* start Supplied material *
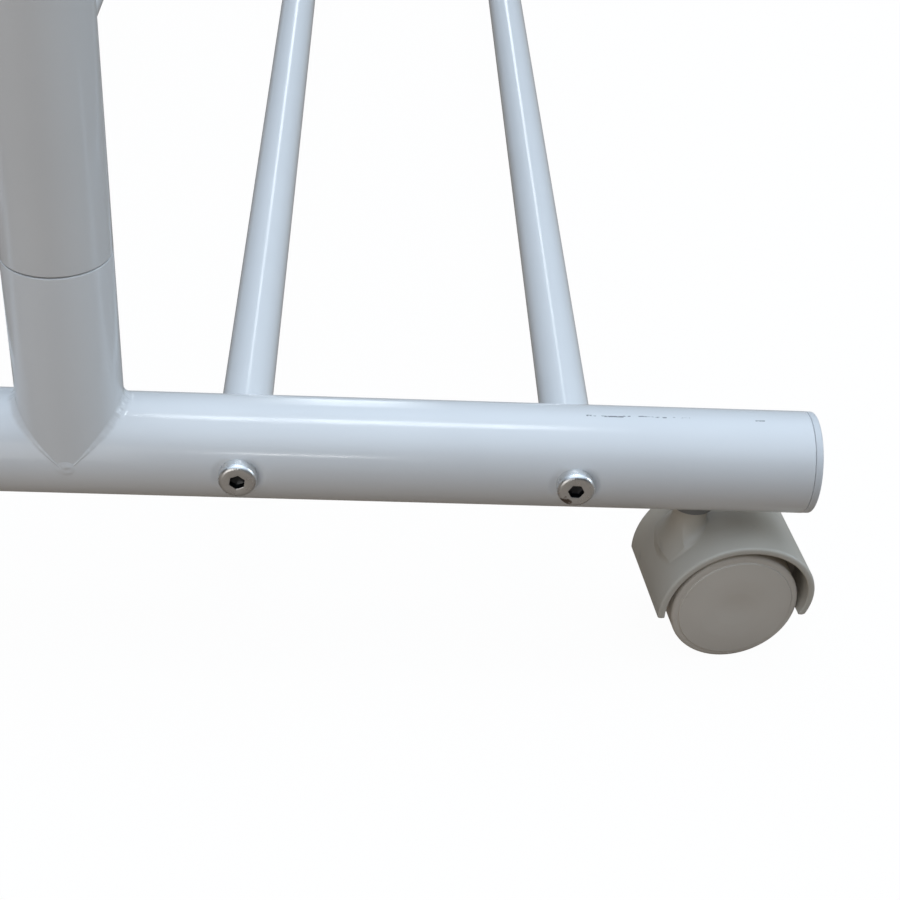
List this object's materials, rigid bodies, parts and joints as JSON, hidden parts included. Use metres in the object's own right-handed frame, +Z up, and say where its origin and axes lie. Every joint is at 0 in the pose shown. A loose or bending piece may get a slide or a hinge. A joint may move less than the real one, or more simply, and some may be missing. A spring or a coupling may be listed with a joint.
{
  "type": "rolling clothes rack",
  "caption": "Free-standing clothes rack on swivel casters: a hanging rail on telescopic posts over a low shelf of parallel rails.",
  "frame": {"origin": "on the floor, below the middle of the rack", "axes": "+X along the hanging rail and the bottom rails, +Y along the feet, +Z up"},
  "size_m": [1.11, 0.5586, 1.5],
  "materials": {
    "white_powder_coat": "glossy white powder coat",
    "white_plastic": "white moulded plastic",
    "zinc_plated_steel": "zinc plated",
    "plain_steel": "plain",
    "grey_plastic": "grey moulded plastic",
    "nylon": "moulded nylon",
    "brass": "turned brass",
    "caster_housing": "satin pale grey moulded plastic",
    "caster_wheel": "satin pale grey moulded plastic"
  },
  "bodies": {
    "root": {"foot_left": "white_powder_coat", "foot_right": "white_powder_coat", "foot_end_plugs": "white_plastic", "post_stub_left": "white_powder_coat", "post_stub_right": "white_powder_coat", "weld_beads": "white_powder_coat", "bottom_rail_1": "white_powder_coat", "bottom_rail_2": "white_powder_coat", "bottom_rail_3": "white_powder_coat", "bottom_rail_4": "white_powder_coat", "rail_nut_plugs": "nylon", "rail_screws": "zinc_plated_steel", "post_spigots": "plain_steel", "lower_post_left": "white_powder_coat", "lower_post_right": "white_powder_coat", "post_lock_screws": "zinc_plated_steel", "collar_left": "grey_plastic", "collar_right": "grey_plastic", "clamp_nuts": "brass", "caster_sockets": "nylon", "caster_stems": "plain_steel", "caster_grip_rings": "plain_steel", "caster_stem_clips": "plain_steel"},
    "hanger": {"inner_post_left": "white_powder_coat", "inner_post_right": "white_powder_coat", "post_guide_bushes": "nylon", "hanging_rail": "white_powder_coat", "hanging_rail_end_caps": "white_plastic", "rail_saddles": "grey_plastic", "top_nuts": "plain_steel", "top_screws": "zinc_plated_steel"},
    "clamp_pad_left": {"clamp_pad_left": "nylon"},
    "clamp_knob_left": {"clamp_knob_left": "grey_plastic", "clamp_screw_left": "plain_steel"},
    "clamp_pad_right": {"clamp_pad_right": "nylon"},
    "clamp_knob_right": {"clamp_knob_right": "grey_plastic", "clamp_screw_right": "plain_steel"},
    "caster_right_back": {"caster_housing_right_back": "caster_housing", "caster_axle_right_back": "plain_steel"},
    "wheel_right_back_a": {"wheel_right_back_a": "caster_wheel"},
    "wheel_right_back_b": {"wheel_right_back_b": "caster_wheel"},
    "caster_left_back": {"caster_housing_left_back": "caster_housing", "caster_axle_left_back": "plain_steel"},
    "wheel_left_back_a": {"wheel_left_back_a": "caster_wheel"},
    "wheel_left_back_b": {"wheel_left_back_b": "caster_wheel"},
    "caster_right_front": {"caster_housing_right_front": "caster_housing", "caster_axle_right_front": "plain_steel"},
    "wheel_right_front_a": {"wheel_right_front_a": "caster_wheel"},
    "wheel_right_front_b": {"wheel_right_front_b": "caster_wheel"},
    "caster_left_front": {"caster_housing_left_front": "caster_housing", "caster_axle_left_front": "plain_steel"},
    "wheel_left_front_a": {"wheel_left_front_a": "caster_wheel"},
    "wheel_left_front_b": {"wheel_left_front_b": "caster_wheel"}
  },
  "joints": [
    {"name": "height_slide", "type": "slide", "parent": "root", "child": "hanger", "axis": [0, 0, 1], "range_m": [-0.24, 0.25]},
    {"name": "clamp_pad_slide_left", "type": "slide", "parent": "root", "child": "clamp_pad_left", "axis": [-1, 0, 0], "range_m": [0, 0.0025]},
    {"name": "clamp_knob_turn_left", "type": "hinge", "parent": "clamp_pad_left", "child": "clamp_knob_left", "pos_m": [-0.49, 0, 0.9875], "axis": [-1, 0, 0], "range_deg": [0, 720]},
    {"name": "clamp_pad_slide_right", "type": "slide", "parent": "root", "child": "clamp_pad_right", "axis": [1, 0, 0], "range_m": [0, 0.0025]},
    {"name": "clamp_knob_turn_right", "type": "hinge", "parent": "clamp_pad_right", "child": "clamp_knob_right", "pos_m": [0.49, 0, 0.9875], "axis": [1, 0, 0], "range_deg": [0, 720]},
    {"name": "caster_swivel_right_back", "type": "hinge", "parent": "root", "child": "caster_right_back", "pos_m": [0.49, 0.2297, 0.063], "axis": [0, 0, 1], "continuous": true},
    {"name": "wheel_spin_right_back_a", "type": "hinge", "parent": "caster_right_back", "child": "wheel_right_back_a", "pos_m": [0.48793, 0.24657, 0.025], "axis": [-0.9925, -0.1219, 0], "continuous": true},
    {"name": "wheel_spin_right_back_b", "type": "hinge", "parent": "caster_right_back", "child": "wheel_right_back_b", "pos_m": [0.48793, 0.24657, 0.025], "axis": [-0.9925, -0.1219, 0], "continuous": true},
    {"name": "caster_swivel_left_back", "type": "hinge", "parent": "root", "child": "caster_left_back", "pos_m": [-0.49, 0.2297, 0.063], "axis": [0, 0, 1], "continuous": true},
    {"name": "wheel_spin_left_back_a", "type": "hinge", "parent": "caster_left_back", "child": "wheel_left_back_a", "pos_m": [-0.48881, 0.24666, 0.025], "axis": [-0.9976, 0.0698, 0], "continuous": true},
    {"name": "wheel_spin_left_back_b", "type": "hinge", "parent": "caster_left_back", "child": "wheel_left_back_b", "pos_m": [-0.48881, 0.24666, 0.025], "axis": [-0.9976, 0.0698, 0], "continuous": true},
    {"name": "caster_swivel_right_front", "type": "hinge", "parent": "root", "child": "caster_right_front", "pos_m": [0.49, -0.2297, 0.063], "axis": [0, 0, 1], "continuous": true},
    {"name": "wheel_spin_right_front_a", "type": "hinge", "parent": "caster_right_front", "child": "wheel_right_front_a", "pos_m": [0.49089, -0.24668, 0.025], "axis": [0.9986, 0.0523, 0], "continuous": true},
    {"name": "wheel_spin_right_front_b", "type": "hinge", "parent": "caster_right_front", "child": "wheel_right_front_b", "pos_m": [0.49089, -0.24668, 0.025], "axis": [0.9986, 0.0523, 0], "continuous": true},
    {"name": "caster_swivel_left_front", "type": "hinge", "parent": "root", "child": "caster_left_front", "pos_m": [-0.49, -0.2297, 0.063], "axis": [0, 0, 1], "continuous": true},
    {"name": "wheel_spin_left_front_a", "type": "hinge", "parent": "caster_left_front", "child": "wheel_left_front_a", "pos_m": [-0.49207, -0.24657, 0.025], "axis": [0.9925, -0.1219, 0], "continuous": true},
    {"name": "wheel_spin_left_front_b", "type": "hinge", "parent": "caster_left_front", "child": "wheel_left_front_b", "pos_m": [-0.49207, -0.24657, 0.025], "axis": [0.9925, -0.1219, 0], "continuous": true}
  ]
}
* end Supplied material *
- **Aim of the task**
Your task is to repeat each line of the material exactly.

- **Reply**
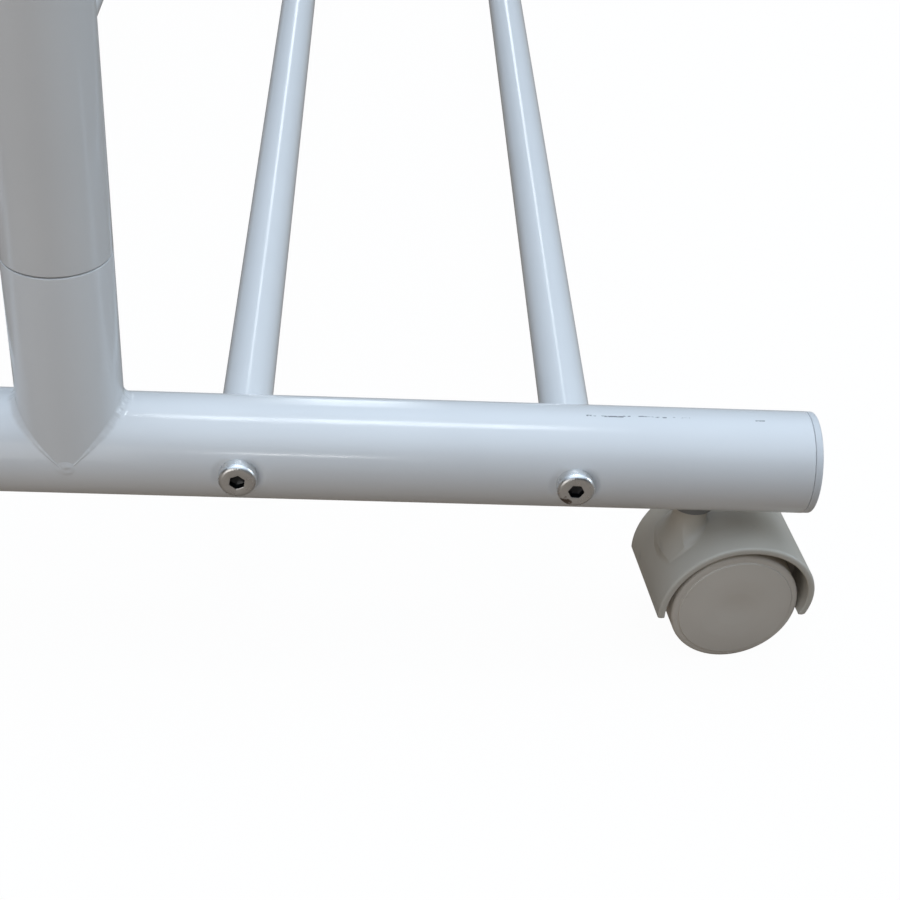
List this object's materials, rigid bodies, parts and joints as JSON, hidden parts included. Use metres in the object's own right-handed frame, +Z up, and say where its origin and axes lie. Every joint is at 0 in the pose shown. A loose or bending piece may get a slide or a hinge. A joint may move less than the real one, or more simply, and some may be missing. A spring or a coupling may be listed with a joint.
{
  "type": "rolling clothes rack",
  "caption": "Free-standing clothes rack on swivel casters: a hanging rail on telescopic posts over a low shelf of parallel rails.",
  "frame": {"origin": "on the floor, below the middle of the rack", "axes": "+X along the hanging rail and the bottom rails, +Y along the feet, +Z up"},
  "size_m": [1.11, 0.5586, 1.5],
  "materials": {
    "white_powder_coat": "glossy white powder coat",
    "white_plastic": "white moulded plastic",
    "zinc_plated_steel": "zinc plated",
    "plain_steel": "plain",
    "grey_plastic": "grey moulded plastic",
    "nylon": "moulded nylon",
    "brass": "turned brass",
    "caster_housing": "satin pale grey moulded plastic",
    "caster_wheel": "satin pale grey moulded plastic"
  },
  "bodies": {
    "root": {"foot_left": "white_powder_coat", "foot_right": "white_powder_coat", "foot_end_plugs": "white_plastic", "post_stub_left": "white_powder_coat", "post_stub_right": "white_powder_coat", "weld_beads": "white_powder_coat", "bottom_rail_1": "white_powder_coat", "bottom_rail_2": "white_powder_coat", "bottom_rail_3": "white_powder_coat", "bottom_rail_4": "white_powder_coat", "rail_nut_plugs": "nylon", "rail_screws": "zinc_plated_steel", "post_spigots": "plain_steel", "lower_post_left": "white_powder_coat", "lower_post_right": "white_powder_coat", "post_lock_screws": "zinc_plated_steel", "collar_left": "grey_plastic", "collar_right": "grey_plastic", "clamp_nuts": "brass", "caster_sockets": "nylon", "caster_stems": "plain_steel", "caster_grip_rings": "plain_steel", "caster_stem_clips": "plain_steel"},
    "hanger": {"inner_post_left": "white_powder_coat", "inner_post_right": "white_powder_coat", "post_guide_bushes": "nylon", "hanging_rail": "white_powder_coat", "hanging_rail_end_caps": "white_plastic", "rail_saddles": "grey_plastic", "top_nuts": "plain_steel", "top_screws": "zinc_plated_steel"},
    "clamp_pad_left": {"clamp_pad_left": "nylon"},
    "clamp_knob_left": {"clamp_knob_left": "grey_plastic", "clamp_screw_left": "plain_steel"},
    "clamp_pad_right": {"clamp_pad_right": "nylon"},
    "clamp_knob_right": {"clamp_knob_right": "grey_plastic", "clamp_screw_right": "plain_steel"},
    "caster_right_back": {"caster_housing_right_back": "caster_housing", "caster_axle_right_back": "plain_steel"},
    "wheel_right_back_a": {"wheel_right_back_a": "caster_wheel"},
    "wheel_right_back_b": {"wheel_right_back_b": "caster_wheel"},
    "caster_left_back": {"caster_housing_left_back": "caster_housing", "caster_axle_left_back": "plain_steel"},
    "wheel_left_back_a": {"wheel_left_back_a": "caster_wheel"},
    "wheel_left_back_b": {"wheel_left_back_b": "caster_wheel"},
    "caster_right_front": {"caster_housing_right_front": "caster_housing", "caster_axle_right_front": "plain_steel"},
    "wheel_right_front_a": {"wheel_right_front_a": "caster_wheel"},
    "wheel_right_front_b": {"wheel_right_front_b": "caster_wheel"},
    "caster_left_front": {"caster_housing_left_front": "caster_housing", "caster_axle_left_front": "plain_steel"},
    "wheel_left_front_a": {"wheel_left_front_a": "caster_wheel"},
    "wheel_left_front_b": {"wheel_left_front_b": "caster_wheel"}
  },
  "joints": [
    {"name": "height_slide", "type": "slide", "parent": "root", "child": "hanger", "axis": [0, 0, 1], "range_m": [-0.24, 0.25]},
    {"name": "clamp_pad_slide_left", "type": "slide", "parent": "root", "child": "clamp_pad_left", "axis": [-1, 0, 0], "range_m": [0, 0.0025]},
    {"name": "clamp_knob_turn_left", "type": "hinge", "parent": "clamp_pad_left", "child": "clamp_knob_left", "pos_m": [-0.49, 0, 0.9875], "axis": [-1, 0, 0], "range_deg": [0, 720]},
    {"name": "clamp_pad_slide_right", "type": "slide", "parent": "root", "child": "clamp_pad_right", "axis": [1, 0, 0], "range_m": [0, 0.0025]},
    {"name": "clamp_knob_turn_right", "type": "hinge", "parent": "clamp_pad_right", "child": "clamp_knob_right", "pos_m": [0.49, 0, 0.9875], "axis": [1, 0, 0], "range_deg": [0, 720]},
    {"name": "caster_swivel_right_back", "type": "hinge", "parent": "root", "child": "caster_right_back", "pos_m": [0.49, 0.2297, 0.063], "axis": [0, 0, 1], "continuous": true},
    {"name": "wheel_spin_right_back_a", "type": "hinge", "parent": "caster_right_back", "child": "wheel_right_back_a", "pos_m": [0.48793, 0.24657, 0.025], "axis": [-0.9925, -0.1219, 0], "continuous": true},
    {"name": "wheel_spin_right_back_b", "type": "hinge", "parent": "caster_right_back", "child": "wheel_right_back_b", "pos_m": [0.48793, 0.24657, 0.025], "axis": [-0.9925, -0.1219, 0], "continuous": true},
    {"name": "caster_swivel_left_back", "type": "hinge", "parent": "root", "child": "caster_left_back", "pos_m": [-0.49, 0.2297, 0.063], "axis": [0, 0, 1], "continuous": true},
    {"name": "wheel_spin_left_back_a", "type": "hinge", "parent": "caster_left_back", "child": "wheel_left_back_a", "pos_m": [-0.48881, 0.24666, 0.025], "axis": [-0.9976, 0.0698, 0], "continuous": true},
    {"name": "wheel_spin_left_back_b", "type": "hinge", "parent": "caster_left_back", "child": "wheel_left_back_b", "pos_m": [-0.48881, 0.24666, 0.025], "axis": [-0.9976, 0.0698, 0], "continuous": true},
    {"name": "caster_swivel_right_front", "type": "hinge", "parent": "root", "child": "caster_right_front", "pos_m": [0.49, -0.2297, 0.063], "axis": [0, 0, 1], "continuous": true},
    {"name": "wheel_spin_right_front_a", "type": "hinge", "parent": "caster_right_front", "child": "wheel_right_front_a", "pos_m": [0.49089, -0.24668, 0.025], "axis": [0.9986, 0.0523, 0], "continuous": true},
    {"name": "wheel_spin_right_front_b", "type": "hinge", "parent": "caster_right_front", "child": "wheel_right_front_b", "pos_m": [0.49089, -0.24668, 0.025], "axis": [0.9986, 0.0523, 0], "continuous": true},
    {"name": "caster_swivel_left_front", "type": "hinge", "parent": "root", "child": "caster_left_front", "pos_m": [-0.49, -0.2297, 0.063], "axis": [0, 0, 1], "continuous": true},
    {"name": "wheel_spin_left_front_a", "type": "hinge", "parent": "caster_left_front", "child": "wheel_left_front_a", "pos_m": [-0.49207, -0.24657, 0.025], "axis": [0.9925, -0.1219, 0], "continuous": true},
    {"name": "wheel_spin_left_front_b", "type": "hinge", "parent": "caster_left_front", "child": "wheel_left_front_b", "pos_m": [-0.49207, -0.24657, 0.025], "axis": [0.9925, -0.1219, 0], "continuous": true}
  ]
}